Nope, can't feel nothin but then again, I haven't kissed it:p

Alright, I will go get some more primer and put another coat on tomorrow and see of that covers up the differences.
 
Sci, I meant, if you have primer and it is no hassle, if you have to delay the whole process and go out and buy more primer, I would just start laying down colour, I am far too antsy to wait like that if the piece is good.

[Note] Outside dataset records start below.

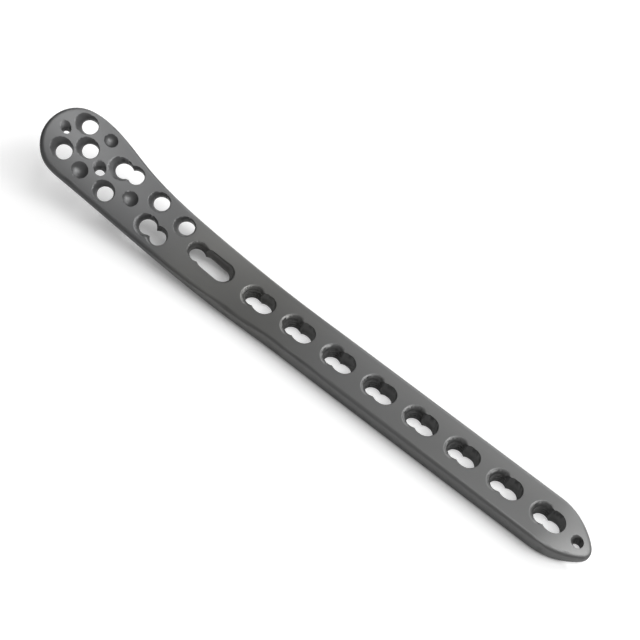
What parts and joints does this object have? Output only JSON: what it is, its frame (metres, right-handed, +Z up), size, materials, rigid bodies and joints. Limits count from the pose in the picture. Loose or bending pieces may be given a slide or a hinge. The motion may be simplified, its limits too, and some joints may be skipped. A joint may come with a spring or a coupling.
{
  "type": "orthopedic bone plate",
  "caption": "Contoured one-piece locking bone plate: straight shaft with combination screw holes, and a thin, twisted, broad head with leaning locking holes.",
  "frame": {"origin": "middle of the plate's length and width, at the height of the surface it lies on", "axes": "+X along the plate from the broad head to the pointed tip, +Y across it, +Z up from the bone side to the outer side"},
  "size_m": [0.1744, 0.0204, 0.019],
  "materials": {
    "anodised_titanium": "satin, dark grey anodised"
  },
  "bodies": {
    "root": {"bone_plate": "anodised_titanium"}
  },
  "joints": []
}
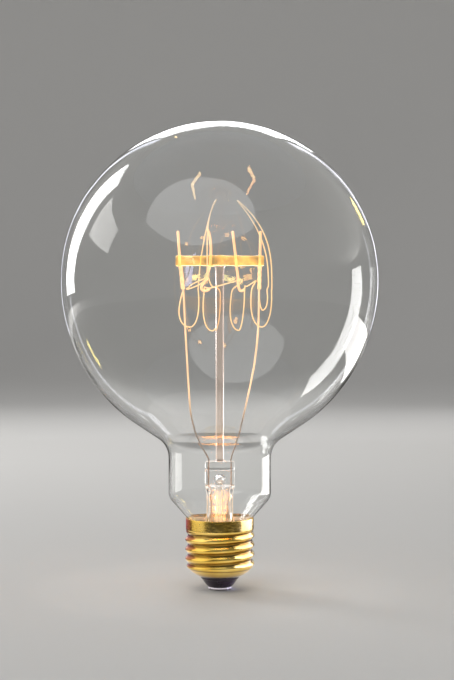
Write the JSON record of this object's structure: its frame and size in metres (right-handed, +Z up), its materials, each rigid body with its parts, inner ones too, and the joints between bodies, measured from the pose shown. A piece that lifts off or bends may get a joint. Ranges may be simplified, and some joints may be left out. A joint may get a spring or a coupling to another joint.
{
  "type": "filament light bulb",
  "caption": "Large clear globe filament bulb with a glass stem and cross-bar, a looped filament on wire supports and a threaded brass cap",
  "frame": {"origin": "centre of the solder face on the centre contact, the lowest point of the cap", "axes": "+Z runs up the bulb's axis from the cap to the top of the globe; +X runs along the cross-bar to the picture's right; -Y faces the picture's camera"},
  "size_m": [0.12, 0.12, 0.1773],
  "materials": {
    "clear_glass": "clear, polished",
    "stem_glass": "clear, melted smooth",
    "support_wire": "drawn wire, lit amber",
    "clamp_metal": "crimped nickel strip",
    "lead_wire": "drawn copper wire",
    "seal_wire": "copper sheathed wire sealed in glass",
    "filament": "glowing carbon thread",
    "brass": "rolled, bright",
    "solder": "soft solder, satin",
    "cement": "baked cement",
    "black_glass": "black glass, glossy",
    "contact_metal": "tinned brass"
  },
  "bodies": {
    "root": {"glass_envelope": "clear_glass", "stem_flare": "stem_glass", "exhaust_tube": "stem_glass", "glass_rod": "stem_glass", "cross_bar": "stem_glass", "outer_left_post": "support_wire", "inner_left_post": "support_wire", "inner_right_post": "support_wire", "outer_right_post": "support_wire", "left_clamp": "clamp_metal", "right_clamp": "clamp_metal", "left_lead": "lead_wire", "right_lead": "lead_wire", "left_seal_wire": "seal_wire", "right_seal_wire": "seal_wire", "shell_lead_wire": "lead_wire", "contact_lead_wire": "lead_wire", "filament": "filament", "screw_shell": "brass", "shell_solder": "solder", "basing_cement": "cement", "insulator": "black_glass", "contact_plate": "contact_metal", "contact_solder": "solder"}
  },
  "joints": []
}
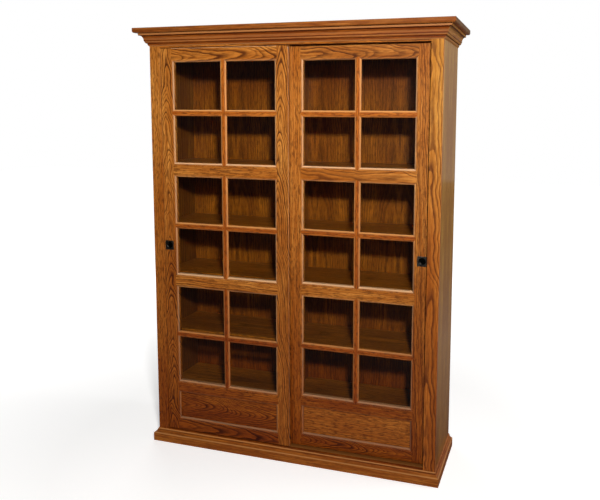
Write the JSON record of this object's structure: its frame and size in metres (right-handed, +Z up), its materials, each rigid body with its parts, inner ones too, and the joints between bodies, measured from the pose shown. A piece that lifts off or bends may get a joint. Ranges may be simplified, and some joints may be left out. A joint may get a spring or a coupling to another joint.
{
  "type": "bookcase with sliding doors",
  "caption": "Tall oak bookcase with adjustable shelves, crown and base mouldings, and glazed panel doors that slide past each other on a track.",
  "frame": {"origin": "on the floor under the middle of the outline, seen from above", "axes": "+X to the right seen from the front, +Y to the back, +Z up"},
  "size_m": [1.592, 0.462, 2.134],
  "materials": {
    "golden_oak": "golden stain under satin lacquer, open grain",
    "inside_oak": "stained oak veneer, satin",
    "clear_glass": "clear, polished",
    "dark_pewter": "dark antique finish",
    "brown_vinyl": "extruded, oak brown",
    "nylon": "moulded"
  },
  "bodies": {
    "case": {"side_panel_left": "golden_oak", "side_panel_right": "golden_oak", "partition": "inside_oak", "back_panel": "inside_oak", "case_top": "inside_oak", "case_bottom": "inside_oak", "face_stile_left": "golden_oak", "face_stile_right": "golden_oak", "face_header": "golden_oak", "face_sill": "golden_oak", "top_board": "golden_oak", "crown_moulding": "golden_oak", "base_moulding": "golden_oak", "lower_track": "brown_vinyl", "shelf_left_1": "inside_oak", "shelf_left_2": "inside_oak", "shelf_left_3": "inside_oak", "shelf_left_4": "inside_oak", "shelf_left_5": "inside_oak", "shelf_left_6": "inside_oak", "shelf_right_1": "inside_oak", "shelf_right_2": "inside_oak", "shelf_right_3": "inside_oak", "shelf_right_4": "inside_oak", "shelf_right_5": "inside_oak", "shelf_right_6": "inside_oak"},
    "door_left": {"door_left_stile_left": "golden_oak", "door_left_stile_right": "golden_oak", "door_left_rail_top": "golden_oak", "door_left_rail_upper": "golden_oak", "door_left_rail_lower": "golden_oak", "door_left_rail_panel": "golden_oak", "door_left_rail_bottom": "golden_oak", "door_left_panel": "golden_oak", "door_left_muntins_lower": "golden_oak", "door_left_glass_lower": "clear_glass", "door_left_muntins_middle": "golden_oak", "door_left_glass_middle": "clear_glass", "door_left_muntins_upper": "golden_oak", "door_left_glass_upper": "clear_glass", "door_left_pull": "dark_pewter"},
    "door_right": {"door_right_stile_left": "golden_oak", "door_right_stile_right": "golden_oak", "door_right_rail_top": "golden_oak", "door_right_rail_upper": "golden_oak", "door_right_rail_lower": "golden_oak", "door_right_rail_panel": "golden_oak", "door_right_rail_bottom": "golden_oak", "door_right_panel": "golden_oak", "door_right_muntins_lower": "golden_oak", "door_right_glass_lower": "clear_glass", "door_right_muntins_middle": "golden_oak", "door_right_glass_middle": "clear_glass", "door_right_muntins_upper": "golden_oak", "door_right_glass_upper": "clear_glass", "door_right_pull": "dark_pewter"},
    "door_left_roller_1": {"door_left_roller_1": "nylon"},
    "door_left_roller_2": {"door_left_roller_2": "nylon"},
    "door_right_roller_1": {"door_right_roller_1": "nylon"},
    "door_right_roller_2": {"door_right_roller_2": "nylon"}
  },
  "joints": [
    {"name": "door_left_slide", "type": "slide", "parent": "case", "child": "door_left", "axis": [1, 0, 0], "range_m": [0, 0.6735]},
    {"name": "door_right_slide", "type": "slide", "parent": "case", "child": "door_right", "axis": [1, 0, 0], "range_m": [-0.6735, 0]},
    {"name": "door_left_roller_1_spin", "type": "hinge", "parent": "door_left", "child": "door_left_roller_1", "pos_m": [-0.563, -0.1565, 0.0822], "axis": [0, 1, 0], "continuous": true},
    {"name": "door_left_roller_2_spin", "type": "hinge", "parent": "door_left", "child": "door_left_roller_2", "pos_m": [-0.111, -0.1565, 0.0822], "axis": [0, 1, 0], "continuous": true},
    {"name": "door_right_roller_1_spin", "type": "hinge", "parent": "door_right", "child": "door_right_roller_1", "pos_m": [0.111, -0.1255, 0.0822], "axis": [0, 1, 0], "continuous": true},
    {"name": "door_right_roller_2_spin", "type": "hinge", "parent": "door_right", "child": "door_right_roller_2", "pos_m": [0.563, -0.1255, 0.0822], "axis": [0, 1, 0], "continuous": true}
  ],
  "couplings": [
    {"joint": "door_left_roller_1_spin", "follows": "door_left_slide", "rad_per_m": 95.238},
    {"joint": "door_left_roller_2_spin", "follows": "door_left_slide", "rad_per_m": 95.238},
    {"joint": "door_right_roller_1_spin", "follows": "door_right_slide", "rad_per_m": 95.238},
    {"joint": "door_right_roller_2_spin", "follows": "door_right_slide", "rad_per_m": 95.238}
  ]
}
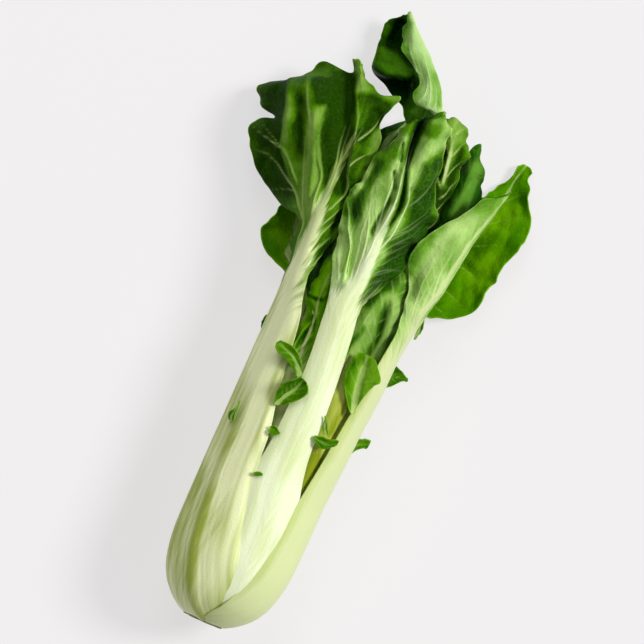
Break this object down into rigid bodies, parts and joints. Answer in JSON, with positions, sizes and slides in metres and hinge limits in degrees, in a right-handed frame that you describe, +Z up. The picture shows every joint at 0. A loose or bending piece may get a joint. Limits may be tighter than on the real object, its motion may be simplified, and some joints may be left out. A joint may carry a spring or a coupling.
{
  "type": "bok choy",
  "caption": "Whole head of bok choy lying on its side: thick pale stalks wrapped into a bulb at the cut root, spreading into ruffled green blades.",
  "frame": {"origin": "middle of the bottom of the whole head's box, on the surface it lies on", "axes": "+Y from the cut root to the leaf tips, +Z up, +X to the right seen from above with the tips away"},
  "size_m": [0.1458, 0.3024, 0.0666],
  "materials": {
    "outer_leaf": "fresh leaf: waxy pale stalk running into a soft green blade",
    "inner_leaf": "fresh inner leaf, darker and smoother",
    "young_leaf": "thin bright young leaf with a slight shine",
    "heart": "pale yellow-green folded bud",
    "cut_stem": "matt cut stem, browned at its rim"
  },
  "bodies": {
    "root": {"leaf_left": "outer_leaf", "leaf_middle": "outer_leaf", "leaf_right": "outer_leaf", "leaf_tall": "outer_leaf", "leaf_under_right": "outer_leaf", "leaf_under_left": "outer_leaf", "leaf_under_middle": "outer_leaf", "leaf_inner_left": "inner_leaf", "leaf_inner_right": "inner_leaf", "leaf_pointed": "inner_leaf", "leaf_gap_left": "inner_leaf", "leaf_gap_right": "inner_leaf", "leaf_small": "young_leaf", "leaflet_long": "young_leaf", "leaflet_cup": "young_leaf", "leaflet_bead_upper": "young_leaf", "leaflet_bead_lower": "young_leaf", "leaflet_flank_left": "young_leaf", "leaflet_sprout": "young_leaf", "leaflet_spike": "young_leaf", "leaflet_right_middle": "young_leaf", "leaflet_right_low": "young_leaf", "leaflet_right_high": "young_leaf", "leaflet_left_side": "young_leaf", "heart": "heart", "root_stub": "cut_stem"}
  },
  "joints": []
}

You have more patience than me, brother.
If the piece is smooth and you can feel no blemishes, .......... :-\\\
You can always wet sand the first coat or two of colour to smooth things out if needed.
 
A couple more coats of primer won't hurt, and remember, you still need to block sand the primer before painting it again. Block sanding will blend in the areas of concern you have. Fog a very light "guide coat" of black over it first and then sand it with 400 grit. That will show you any defects or scratches. Finish sanding it with some 600 grit just to remove the 400 scratches then spray your base coat again followed by the clear, all in one session. BTW, a really good way to feel defects, is by using a shop rag between your hand and the surface you're feeling. The rag actually amplifies the feeling way better then just your bare hand. ;)
 
Very interesting tip about using the shop rag, who would have thought.

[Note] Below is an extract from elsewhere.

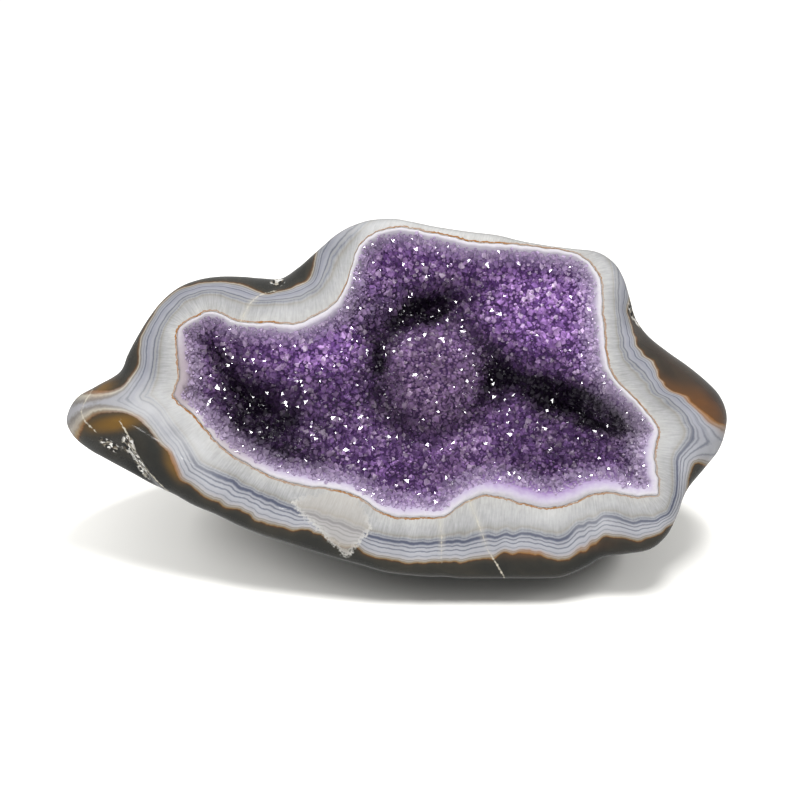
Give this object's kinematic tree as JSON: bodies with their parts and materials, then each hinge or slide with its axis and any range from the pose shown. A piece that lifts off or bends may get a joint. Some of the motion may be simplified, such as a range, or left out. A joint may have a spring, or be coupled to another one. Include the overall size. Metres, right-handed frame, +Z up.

Have you relocated and started the new job yet Larry?
If so, I hope it is going well, how about a link to your audio stream and what times you are on.
 
Sci... Two pieces of advice for you that haven't been mentioned. 1. Spray a mist coast and let it set up for 5 minutes before you start painting. 2. when wet sanding, the less scratches you put in, the less you need to get out. I only used 1500 grit on my most recent tank, then 3M Scratch Remover and it came out BEAUTIFULLY!!!